Data Analytics in Python – How to use .loc, .iloc, .ix in Pandas

by | Nov 17, 2022 | Uncategorized | 0 comments

In the field of Data Science and Machine Learning, the very first thing after getting access to data is to Analyze it. Data Analysis is the most important part of extracting any valuable information from the data.

Before applying any Machine Learning Model or Techniques it is necessary to get to know the data attributes and dimensions in order to treat it accordingly.

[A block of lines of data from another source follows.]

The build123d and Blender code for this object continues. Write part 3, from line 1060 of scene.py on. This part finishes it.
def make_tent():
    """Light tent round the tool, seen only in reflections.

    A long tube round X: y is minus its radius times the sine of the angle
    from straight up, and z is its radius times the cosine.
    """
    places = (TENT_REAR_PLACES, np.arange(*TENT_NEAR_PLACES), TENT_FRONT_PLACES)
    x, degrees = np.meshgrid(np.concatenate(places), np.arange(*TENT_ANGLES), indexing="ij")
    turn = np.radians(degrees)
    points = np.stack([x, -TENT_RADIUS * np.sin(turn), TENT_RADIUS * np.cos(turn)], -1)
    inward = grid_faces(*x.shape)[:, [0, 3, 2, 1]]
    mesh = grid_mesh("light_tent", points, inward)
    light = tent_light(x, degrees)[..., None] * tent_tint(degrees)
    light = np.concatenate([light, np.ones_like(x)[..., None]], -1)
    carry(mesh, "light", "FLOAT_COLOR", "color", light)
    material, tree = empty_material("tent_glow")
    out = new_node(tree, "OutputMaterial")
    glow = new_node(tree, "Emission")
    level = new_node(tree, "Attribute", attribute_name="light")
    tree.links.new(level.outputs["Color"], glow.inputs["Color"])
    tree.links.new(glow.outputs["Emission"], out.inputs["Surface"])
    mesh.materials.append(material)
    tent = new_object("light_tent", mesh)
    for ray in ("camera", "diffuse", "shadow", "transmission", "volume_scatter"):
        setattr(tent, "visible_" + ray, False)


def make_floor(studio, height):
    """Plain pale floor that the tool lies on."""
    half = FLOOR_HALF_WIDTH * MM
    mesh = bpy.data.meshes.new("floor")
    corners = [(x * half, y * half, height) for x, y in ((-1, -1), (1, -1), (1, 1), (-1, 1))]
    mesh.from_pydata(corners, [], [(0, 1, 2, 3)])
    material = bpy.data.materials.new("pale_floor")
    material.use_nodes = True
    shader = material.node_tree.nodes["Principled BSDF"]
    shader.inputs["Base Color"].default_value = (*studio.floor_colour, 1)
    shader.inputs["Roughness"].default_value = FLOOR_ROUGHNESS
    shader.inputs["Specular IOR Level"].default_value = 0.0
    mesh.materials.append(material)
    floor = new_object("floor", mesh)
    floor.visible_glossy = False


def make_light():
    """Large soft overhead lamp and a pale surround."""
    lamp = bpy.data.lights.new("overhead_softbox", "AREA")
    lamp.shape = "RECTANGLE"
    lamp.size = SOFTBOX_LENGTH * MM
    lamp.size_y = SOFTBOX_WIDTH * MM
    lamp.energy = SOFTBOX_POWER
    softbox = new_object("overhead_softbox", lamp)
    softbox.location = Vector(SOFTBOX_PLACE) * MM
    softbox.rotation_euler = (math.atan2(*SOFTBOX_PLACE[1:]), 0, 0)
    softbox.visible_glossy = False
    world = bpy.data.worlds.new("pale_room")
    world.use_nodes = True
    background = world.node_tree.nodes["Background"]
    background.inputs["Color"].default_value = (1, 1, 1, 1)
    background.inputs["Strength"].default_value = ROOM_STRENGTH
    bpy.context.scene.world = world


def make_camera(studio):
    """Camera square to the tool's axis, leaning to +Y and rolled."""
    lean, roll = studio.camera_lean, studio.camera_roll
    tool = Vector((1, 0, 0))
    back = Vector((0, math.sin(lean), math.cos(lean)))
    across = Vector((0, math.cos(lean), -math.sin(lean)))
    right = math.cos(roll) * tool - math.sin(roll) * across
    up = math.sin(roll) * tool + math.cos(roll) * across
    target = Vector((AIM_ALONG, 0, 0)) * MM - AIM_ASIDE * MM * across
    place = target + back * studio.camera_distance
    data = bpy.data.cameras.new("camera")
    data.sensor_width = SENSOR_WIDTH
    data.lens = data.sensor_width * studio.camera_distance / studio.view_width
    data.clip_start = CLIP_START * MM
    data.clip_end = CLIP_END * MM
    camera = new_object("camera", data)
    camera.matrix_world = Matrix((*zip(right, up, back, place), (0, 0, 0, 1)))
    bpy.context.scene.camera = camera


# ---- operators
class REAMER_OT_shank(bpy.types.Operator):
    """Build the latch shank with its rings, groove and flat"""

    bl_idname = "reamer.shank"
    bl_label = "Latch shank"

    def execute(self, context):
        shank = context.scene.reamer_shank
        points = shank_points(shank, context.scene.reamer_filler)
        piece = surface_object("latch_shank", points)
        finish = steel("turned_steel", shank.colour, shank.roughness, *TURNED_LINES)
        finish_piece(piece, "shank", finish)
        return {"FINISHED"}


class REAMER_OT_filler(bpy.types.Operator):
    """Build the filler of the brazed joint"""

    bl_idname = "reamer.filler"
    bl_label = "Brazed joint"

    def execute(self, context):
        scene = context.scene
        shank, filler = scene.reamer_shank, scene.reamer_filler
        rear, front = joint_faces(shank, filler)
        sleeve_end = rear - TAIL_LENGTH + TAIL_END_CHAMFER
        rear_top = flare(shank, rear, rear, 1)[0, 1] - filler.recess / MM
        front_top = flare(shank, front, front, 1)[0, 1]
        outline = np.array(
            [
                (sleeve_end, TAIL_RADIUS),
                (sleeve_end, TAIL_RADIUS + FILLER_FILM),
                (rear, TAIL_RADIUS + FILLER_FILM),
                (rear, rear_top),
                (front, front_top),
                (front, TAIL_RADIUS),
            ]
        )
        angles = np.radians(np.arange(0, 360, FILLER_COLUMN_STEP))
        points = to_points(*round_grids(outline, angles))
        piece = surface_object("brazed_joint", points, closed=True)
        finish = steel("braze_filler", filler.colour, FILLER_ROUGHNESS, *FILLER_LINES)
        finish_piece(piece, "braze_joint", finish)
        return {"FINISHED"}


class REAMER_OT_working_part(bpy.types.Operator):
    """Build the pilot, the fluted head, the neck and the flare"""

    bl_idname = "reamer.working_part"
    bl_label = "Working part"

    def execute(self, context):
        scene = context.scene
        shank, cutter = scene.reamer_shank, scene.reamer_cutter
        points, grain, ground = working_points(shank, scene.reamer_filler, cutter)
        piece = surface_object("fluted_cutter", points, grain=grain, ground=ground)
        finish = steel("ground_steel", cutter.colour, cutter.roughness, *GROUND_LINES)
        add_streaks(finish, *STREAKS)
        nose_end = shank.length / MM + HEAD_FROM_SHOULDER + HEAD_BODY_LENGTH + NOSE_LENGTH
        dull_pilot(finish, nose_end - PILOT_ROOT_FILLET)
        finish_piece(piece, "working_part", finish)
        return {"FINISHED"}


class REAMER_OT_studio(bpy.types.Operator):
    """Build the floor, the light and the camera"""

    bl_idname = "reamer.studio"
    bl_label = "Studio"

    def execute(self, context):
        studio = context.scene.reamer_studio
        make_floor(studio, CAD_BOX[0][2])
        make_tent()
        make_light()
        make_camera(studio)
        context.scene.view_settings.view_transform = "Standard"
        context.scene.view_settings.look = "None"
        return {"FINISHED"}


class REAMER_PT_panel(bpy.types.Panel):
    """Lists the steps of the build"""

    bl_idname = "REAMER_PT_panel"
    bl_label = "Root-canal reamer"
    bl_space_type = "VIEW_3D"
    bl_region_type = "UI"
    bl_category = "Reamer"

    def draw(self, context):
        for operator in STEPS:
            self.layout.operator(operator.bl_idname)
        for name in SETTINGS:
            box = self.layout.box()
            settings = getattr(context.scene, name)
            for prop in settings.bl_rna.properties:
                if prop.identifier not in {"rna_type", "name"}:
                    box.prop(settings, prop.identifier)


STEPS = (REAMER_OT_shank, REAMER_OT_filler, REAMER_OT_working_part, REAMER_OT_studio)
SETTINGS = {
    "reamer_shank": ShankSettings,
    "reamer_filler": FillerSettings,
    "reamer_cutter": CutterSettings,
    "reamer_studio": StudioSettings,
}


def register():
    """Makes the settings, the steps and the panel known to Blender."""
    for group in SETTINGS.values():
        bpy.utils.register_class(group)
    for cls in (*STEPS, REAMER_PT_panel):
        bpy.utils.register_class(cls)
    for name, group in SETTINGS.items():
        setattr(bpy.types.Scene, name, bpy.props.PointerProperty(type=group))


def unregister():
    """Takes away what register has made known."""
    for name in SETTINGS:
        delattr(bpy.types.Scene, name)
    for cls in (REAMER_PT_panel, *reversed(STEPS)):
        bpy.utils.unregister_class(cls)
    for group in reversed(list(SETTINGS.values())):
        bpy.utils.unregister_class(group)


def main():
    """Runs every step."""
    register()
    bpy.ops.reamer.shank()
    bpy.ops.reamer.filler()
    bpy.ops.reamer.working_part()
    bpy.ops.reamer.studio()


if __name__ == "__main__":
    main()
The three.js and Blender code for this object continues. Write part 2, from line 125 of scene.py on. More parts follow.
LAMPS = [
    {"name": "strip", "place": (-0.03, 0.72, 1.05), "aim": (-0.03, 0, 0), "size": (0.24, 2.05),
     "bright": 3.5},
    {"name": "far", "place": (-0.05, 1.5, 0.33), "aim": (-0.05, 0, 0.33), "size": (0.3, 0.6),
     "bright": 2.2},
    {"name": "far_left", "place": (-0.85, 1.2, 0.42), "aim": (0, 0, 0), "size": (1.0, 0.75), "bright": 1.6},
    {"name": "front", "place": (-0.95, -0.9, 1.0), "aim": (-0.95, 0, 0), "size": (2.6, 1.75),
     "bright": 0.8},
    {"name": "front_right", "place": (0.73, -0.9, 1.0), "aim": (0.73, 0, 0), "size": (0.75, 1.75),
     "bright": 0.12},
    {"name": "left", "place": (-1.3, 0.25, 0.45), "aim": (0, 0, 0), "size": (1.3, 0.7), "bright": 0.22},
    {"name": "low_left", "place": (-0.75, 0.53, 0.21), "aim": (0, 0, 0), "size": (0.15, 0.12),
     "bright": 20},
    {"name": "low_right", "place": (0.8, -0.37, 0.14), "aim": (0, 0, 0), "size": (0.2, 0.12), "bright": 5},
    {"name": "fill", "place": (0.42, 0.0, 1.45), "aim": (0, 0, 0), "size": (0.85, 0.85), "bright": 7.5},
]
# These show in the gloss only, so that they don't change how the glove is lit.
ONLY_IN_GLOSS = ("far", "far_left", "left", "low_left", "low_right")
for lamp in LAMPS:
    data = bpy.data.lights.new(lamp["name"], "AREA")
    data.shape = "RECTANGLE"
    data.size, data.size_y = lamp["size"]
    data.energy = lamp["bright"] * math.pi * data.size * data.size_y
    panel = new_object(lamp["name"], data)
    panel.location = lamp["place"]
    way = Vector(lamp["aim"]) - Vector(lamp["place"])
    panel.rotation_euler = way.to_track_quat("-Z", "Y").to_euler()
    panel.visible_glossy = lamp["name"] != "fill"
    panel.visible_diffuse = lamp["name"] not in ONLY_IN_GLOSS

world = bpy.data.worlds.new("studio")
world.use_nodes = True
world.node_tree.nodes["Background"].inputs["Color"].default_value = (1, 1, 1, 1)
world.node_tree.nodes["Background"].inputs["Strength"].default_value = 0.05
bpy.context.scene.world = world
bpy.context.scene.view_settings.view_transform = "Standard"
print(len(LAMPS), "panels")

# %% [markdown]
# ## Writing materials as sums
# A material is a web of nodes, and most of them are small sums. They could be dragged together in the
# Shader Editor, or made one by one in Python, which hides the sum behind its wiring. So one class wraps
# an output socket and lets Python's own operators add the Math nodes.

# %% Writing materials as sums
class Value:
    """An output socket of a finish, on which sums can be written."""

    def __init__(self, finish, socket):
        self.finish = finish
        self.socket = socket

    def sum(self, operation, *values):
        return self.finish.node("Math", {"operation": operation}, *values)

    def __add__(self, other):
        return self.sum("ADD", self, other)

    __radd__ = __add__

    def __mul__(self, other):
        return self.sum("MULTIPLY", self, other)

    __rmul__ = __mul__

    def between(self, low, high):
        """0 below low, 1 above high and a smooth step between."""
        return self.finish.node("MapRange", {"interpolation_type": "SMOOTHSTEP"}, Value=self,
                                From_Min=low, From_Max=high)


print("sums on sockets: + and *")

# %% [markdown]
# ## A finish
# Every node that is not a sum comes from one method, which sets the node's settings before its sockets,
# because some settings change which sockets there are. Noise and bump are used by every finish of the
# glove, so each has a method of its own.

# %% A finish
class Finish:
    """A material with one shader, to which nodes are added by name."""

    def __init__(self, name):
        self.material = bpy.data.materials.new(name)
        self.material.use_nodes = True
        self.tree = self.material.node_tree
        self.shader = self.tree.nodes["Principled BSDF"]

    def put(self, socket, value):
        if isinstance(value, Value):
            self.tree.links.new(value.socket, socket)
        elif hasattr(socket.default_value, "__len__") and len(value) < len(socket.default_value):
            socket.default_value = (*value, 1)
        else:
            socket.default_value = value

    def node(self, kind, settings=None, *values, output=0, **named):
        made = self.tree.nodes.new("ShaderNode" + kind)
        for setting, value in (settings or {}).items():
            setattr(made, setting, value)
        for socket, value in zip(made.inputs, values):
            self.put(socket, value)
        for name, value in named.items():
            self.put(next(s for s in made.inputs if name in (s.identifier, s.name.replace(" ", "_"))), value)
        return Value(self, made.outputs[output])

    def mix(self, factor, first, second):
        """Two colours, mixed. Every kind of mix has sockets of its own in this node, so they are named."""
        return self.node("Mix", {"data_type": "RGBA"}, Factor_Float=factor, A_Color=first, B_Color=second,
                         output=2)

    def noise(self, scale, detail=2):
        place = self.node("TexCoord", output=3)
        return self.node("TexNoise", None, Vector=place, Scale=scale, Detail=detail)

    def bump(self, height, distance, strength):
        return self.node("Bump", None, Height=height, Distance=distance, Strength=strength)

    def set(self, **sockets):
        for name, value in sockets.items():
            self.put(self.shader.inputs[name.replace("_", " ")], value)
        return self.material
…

In this tutorial, we will be using Hands On approach to go through and analyze an actual data which is used for Machine Learning. We will be using Python and Pandas for this purpose and use .loc, .iloc, .ix in Pandas. We will start with loading the data and defining its Labels and Classes as per Data description mentioned in the Machine Learning Data Repository.

import pandas as pd
 
df = pd.read_csv(
    filepath_or_buffer='https://archive.ics.uci.edu/ml/machine-learning-databases/iris/iris.data',
    header=None,
    sep=',')
 
df.columns=['sepal_len', 'sepal_wid', 'petal_len', 'petal_wid', 'class']
 
df.dropna(how="all", inplace=True) # drops the empty line at file-end
 
df.head()
df.tail()
 
df = df.set_index('class')

SELECTING A COLUMN IN PANDAS:

df['petal_len']

SELECTING MULTIPLE COLUMN IN PANDAS:

df[['petal_len', 'petal_wid']]

SELECTING ALL ROWS BY INDEX LABEL:

# Select all rows with class 'Iris-virginica'
df.loc['Iris-virginica']

SELECTING ROWS IN PANDAS

# Select every row up to 5
df.iloc[:4]
 
# Select the forth and fifth row
df.iloc[3:4]
 
# Select every row after the fifth row
df.iloc[4:]

SELECTING COLUMNS IN PANDAS

# Select the first 2 columns
df.iloc[:,:2]